+ 1

Code coach: vowel counter

My code outputs 1 for any input that is taken and I'm not able to figure out what error i made, please help Here goes my code: #include <stdio.h> int main() { char vowel[11]={'a', 'e', 'i', 'o', 'u', 'A', 'E', 'I', 'O', 'U' }; char s[500];int i=0,count=0; scanf("%s",s); while(s[i]!='\0') { for(int j=0;j<11;j++) { if(s[i]==vowel[j]) count++; } i++; } printf("%d",count); return 0; } I also tried by initialising: vowel[11]={"aeiouAEIOU"};

16th Oct 2024, 4:40 AM
Sanjana
Sanjana - avatar
9 Answers
+ 8
The code works okay if the input has no spaces.
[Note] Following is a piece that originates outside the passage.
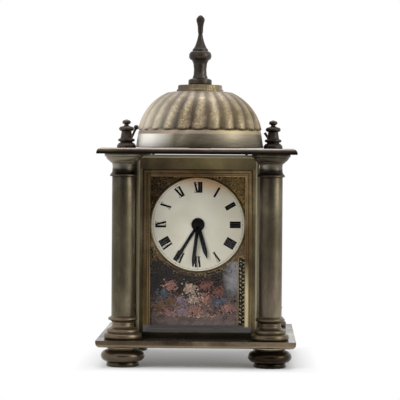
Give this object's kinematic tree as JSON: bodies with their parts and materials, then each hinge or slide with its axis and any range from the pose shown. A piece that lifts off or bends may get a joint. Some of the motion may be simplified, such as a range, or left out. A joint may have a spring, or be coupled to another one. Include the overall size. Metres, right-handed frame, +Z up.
{
  "type": "table alarm clock",
  "caption": "Brass table alarm clock shaped as a small temple: columns between square plates, a glazed case with a round dial, and a gadrooned bell dome with a spire.",
  "frame": {"origin": "on the table, under the middle of the square base plate", "axes": "+Z up, the dial faces -Y, +X to the right of someone who reads the dial"},
  "size_m": [0.1, 0.1, 0.1799],
  "materials": {
    "dark_brass": "aged, browned lacquer, satin",
    "gilt_brass": "old gilding, softly polished",
    "bell_brass": "pale tarnished brass, mottled",
    "dark_bronze": "dark bronzed, satin",
    "movement_brass": "clean machined brass",
    "steel": "fine turned steel",
    "blackened_steel": "black enamel, satin",
    "dial_enamel": "cream enamel, satin",
    "painted_panel": "oil-painted panel under thin varnish",
    "clear_glass": "flat polished glass"
  },
  "bodies": {
    "case": {"base_plate": "dark_brass", "bun_feet": "dark_brass", "foot_washers": "gilt_brass", "column_bases": "dark_brass", "column_shafts": "dark_brass", "column_capitals": "dark_brass", "tie_rods": "steel", "top_plate": "dark_brass", "side_finials": "dark_bronze", "bell_post": "steel", "bell": "bell_brass", "bell_collar": "gilt_brass", "spire": "dark_bronze", "case_sides": "dark_brass", "case_roof": "dark_brass", "case_floor": "dark_brass", "front_frame": "dark_brass", "sight_moulding": "gilt_brass", "front_glass": "clear_glass", "dial_surround": "gilt_brass", "dial_plate": "gilt_brass", "dial": "dial_enamel", "dial_ring": "gilt_brass", "picture_panel": "painted_panel", "back_panel": "dark_brass", "back_screws": "steel", "front_movement_plate": "movement_brass", "rear_movement_plate": "movement_brass", "movement_pillars": "steel", "pillar_screws": "steel"},
    "minute_arbor": {"centre_arbor": "steel", "hand_setting_knob": "movement_brass", "minute_hand": "blackened_steel"},
    "minute_wheel": {"minute_wheel": "movement_brass"},
    "hour_wheel": {"hour_wheel": "movement_brass", "hour_hand": "blackened_steel"},
    "alarm_disc": {"alarm_disc": "movement_brass", "alarm_hand": "blackened_steel"},
    "alarm_setter": {"alarm_set_arbor": "steel", "alarm_setting_knob": "movement_brass"},
    "going_barrel": {"going_barrel": "movement_brass"},
    "going_winder": {"going_arbor": "steel", "going_key": "movement_brass"},
    "going_click": {"going_click": "steel"},
    "centre_wheel": {"centre_wheel": "movement_brass"},
    "third_wheel": {"third_wheel": "movement_brass"},
    "fourth_wheel": {"fourth_wheel": "movement_brass"},
    "escape_wheel": {"escape_wheel": "steel"},
    "pallet_lever": {"pallet_lever": "steel"},
    "balance": {"balance_wheel": "movement_brass", "hairspring": "steel"},
    "regulator": {"regulator_lever": "movement_brass"},
    "alarm_barrel": {"alarm_barrel": "movement_brass"},
    "alarm_winder": {"alarm_arbor": "steel", "alarm_key": "movement_brass"},
    "alarm_click": {"alarm_click": "steel"},
    "strike_wheel": {"strike_wheel": "steel"},
    "hammer": {"hammer": "dark_bronze"},
    "stop_lever": {"stop_lever": "dark_bronze"}
  },
  "joints": [
    {"name": "minute_turn", "type": "hinge", "parent": "case", "child": "minute_arbor", "pos_m": [0, 0, 0.0711], "axis": [0, 1, 0], "continuous": true},
    {"name": "minute_wheel_turn", "type": "hinge", "parent": "case", "child": "minute_wheel", "pos_m": [0, 0, 0.0831], "axis": [0, 1, 0], "continuous": true},
    {"name": "hour_turn", "type": "hinge", "parent": "case", "child": "hour_wheel", "pos_m": [0, 0, 0.0711], "axis": [0, 1, 0], "continuous": true},
    {"name": "alarm_disc_turn", "type": "hinge", "parent": "case", "child": "alarm_disc", "pos_m": [0, 0, 0.0711], "axis": [0, 1, 0], "continuous": true},
    {"name": "alarm_knob_turn", "type": "hinge", "parent": "case", "child": "alarm_setter", "pos_m": [-0.0004, 0, 0.0521], "axis": [0, 1, 0], "continuous": true},
    {"name": "fourth_wheel_turn", "type": "hinge", "parent": "case", "child": "fourth_wheel", "pos_m": [0.00395, 0, 0.08542], "axis": [0, 1, 0], "continuous": true},
    {"name": "escape_wheel_turn", "type": "hinge", "parent": "case", "child": "escape_wheel", "pos_m": [0.01529, 0, 0.08542], "axis": [0, 1, 0], "continuous": true},
    {"name": "third_wheel_turn", "type": "hinge", "parent": "case", "child": "third_wheel", "pos_m": [-0.0086, 0, 0.0832], "axis": [0, 1, 0], "continuous": true},
    {"name": "centre_wheel_turn", "type": "hinge", "parent": "case", "child": "centre_wheel", "pos_m": [0, 0, 0.0711], "axis": [0, 1, 0], "continuous": true},
    {"name": "going_barrel_turn", "type": "hinge", "parent": "case", "child": "going_barrel", "pos_m": [0.0122, 0, 0.06112], "axis": [0, 1, 0], "continuous": true},
    {"name": "going_winding", "type": "hinge", "parent": "case", "child": "going_winder", "pos_m": [0.0122, 0, 0.06112], "axis": [0, 1, 0], "continuous": true},
    {"name": "going_click_swing", "type": "hinge", "parent": "case", "child": "going_click", "pos_m": [0.0162, 0, 0.06804], "axis": [0, 1, 0], "range_deg": [0, 12], "stiffness_Nm_per_rad": 0.00005},
    {"name": "lever_rock", "type": "hinge", "parent": "case", "child": "pallet_lever", "pos_m": [0.01922, 0, 0.07914], "axis": [0, 1, 0], "range_deg": [-6, 6]},
    {"name": "balance_swing", "type": "hinge", "parent": "case", "child": "balance", "pos_m": [0.02245, 0, 0.07397], "axis": [0, 1, 0], "range_deg": [-150, 150], "stiffness_Nm_per_rad": 0.00001},
    {"name": "regulator_turn", "type": "hinge", "parent": "case", "child": "regulator", "pos_m": [0.02245, 0, 0.07397], "axis": [0, 1, 0], "range_deg": [-12, 12]},
    {"name": "alarm_barrel_turn", "type": "hinge", "parent": "case", "child": "alarm_barrel", "pos_m": [-0.013, 0, 0.0586], "axis": [0, 1, 0], "continuous": true},
    {"name": "strike_wheel_turn", "type": "hinge", "parent": "case", "child": "strike_wheel", "pos_m": [-0.02126, 0, 0.0704], "axis": [0, 1, 0], "continuous": true},
    {"name": "alarm_winding", "type": "hinge", "parent": "case", "child": "alarm_winder", "pos_m": [-0.013, 0, 0.0586], "axis": [0, 1, 0], "continuous": true},
    {"name": "alarm_click_swing", "type": "hinge", "parent": "case", "child": "alarm_click", "pos_m": [-0.017, 0, 0.06553], "axis": [0, 1, 0], "range_deg": [0, 12], "stiffness_Nm_per_rad": 0.00005},
    {"name": "hammer_swing", "type": "hinge", "parent": "case", "child": "hammer", "pos_m": [-0.02126, 0, 0.0786], "axis": [0, 1, 0], "range_deg": [-4, 0.5], "stiffness_Nm_per_rad": 0.005},
    {"name": "stop_lever_swing", "type": "hinge", "parent": "case", "child": "stop_lever", "pos_m": [0.022, 0, 0.0881], "axis": [0, 1, 0], "range_deg": [0, 4]}
  ],
  "couplings": [
    {"joint": "minute_wheel_turn", "follows": "minute_turn", "ratio": -0.33333},
    {"joint": "hour_turn", "follows": "minute_turn", "ratio": 0.083333},
    {"joint": "alarm_knob_turn", "follows": "alarm_disc_turn", "ratio": -3},
    {"joint": "escape_wheel_turn", "follows": "fourth_wheel_turn", "ratio": -8},
    {"joint": "third_wheel_turn", "follows": "fourth_wheel_turn", "ratio": -0.13333},
    {"joint": "centre_wheel_turn", "follows": "fourth_wheel_turn", "ratio": 0.016667},
    {"joint": "going_barrel_turn", "follows": "fourth_wheel_turn", "ratio": -0.0027778},
    {"joint": "strike_wheel_turn", "follows": "alarm_barrel_turn", "ratio": -5}
  ]
}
Instead of: This is the day Output: 1 Enter: Thisistheday Output: 4 Using "%s" in scanf only reads characters up to a space or a newline. It reads the next word as a separate string. To read the whole line you can use this arcane format specifier: "%[^\n]" It says to read everything from the beginning of the line (symbolized by ^) to the newline (\n). Beware that this will leave the newline in the input buffer. You would need to deal with that if expecting multiple input lines. Another way is to use fgets(s, 500, stdin); to read the whole line. That includes the newline, which you might not want, but it does no harm in this case. The vowel array needs to be only 10 characters. The inner loop should test for j<10. As it is, the loop tests the item at 10, which is past the given vowel characters and implicitly filled in as a 0 by the compiler. Final note: Trying {"aeiouAEIOU"} ends up wrongly storing a string pointer in the char array; not the letters.
16th Oct 2024, 6:12 AM
Brian
Brian - avatar
+ 2
Sanjana you are welcome!
16th Oct 2024, 2:41 PM
Brian
Brian - avatar
+ 1
Brian thank you very much!!
16th Oct 2024, 2:24 PM
Sanjana
Sanjana - avatar
+ 1
Guilherme Rodrigues Code Coach is looking for very exact output. If your program prints more than what the task specifies then the result will be graded as wrong. Try removing the extra printf() that is inside the loop (line 33) so that it prints only once, at the end of processing.
17th Jan 2025, 2:48 PM
Brian
Brian - avatar
+ 1
Guilherme Rodrigues it looks like your code is continuing to evolve, as I see some changes. Here is everything that needs correction as of this writing: That wild ouput number is a result of the vowels variable not getting a proper initial value. Set it = 0 in line 23 [note that only i is getting initialized currently]. But there is more: the vowelsList is initialized wrong. Remove the braces {} that surround the string in line 25. The former attempt in line 24 would have worked. Line 25 with braces removed would work, too, and is cleaner than line 24. The index i somehow ended up getting its increment inside the inner loop. Move it out to the outer loop. And all will be well. Well, except for the extraneous garbage in line 39. Delete that, and then it will compile and run just fine.
18th Jan 2025, 4:16 AM
Brian
Brian - avatar
+ 1
Unfortunately there is no syntax in C that lets you declare and initialize multiple variables with a single value assignment. An alternative is to initialize them at run time with a compound assignment statement, like this: int vowels, i; vowels = i = 0:
18th Jan 2025, 7:34 PM
Brian
Brian - avatar
0
Hello, I came to a similar solution for this challenge, but it didn't work. Can you guys help understand why? https://sololearn.com/compiler-playground/cB5YTdDv89BH/?ref=app
17th Jan 2025, 8:56 AM
Guilherme Rodrigues
Guilherme Rodrigues - avatar
0
Hi Brian, thank you for answering me. I forgot to comment that line before sharing the code. While running the code, using 'abecidofu' as input my code out 31868. I still don't know why...
18th Jan 2025, 2:09 AM
Guilherme Rodrigues
Guilherme Rodrigues - avatar
0
Thanks a lot Brian! I didn't know that writing "int vowels, i = 0" would result in only i being initialized as 0, all the time I thought both variables were being initialized as 0.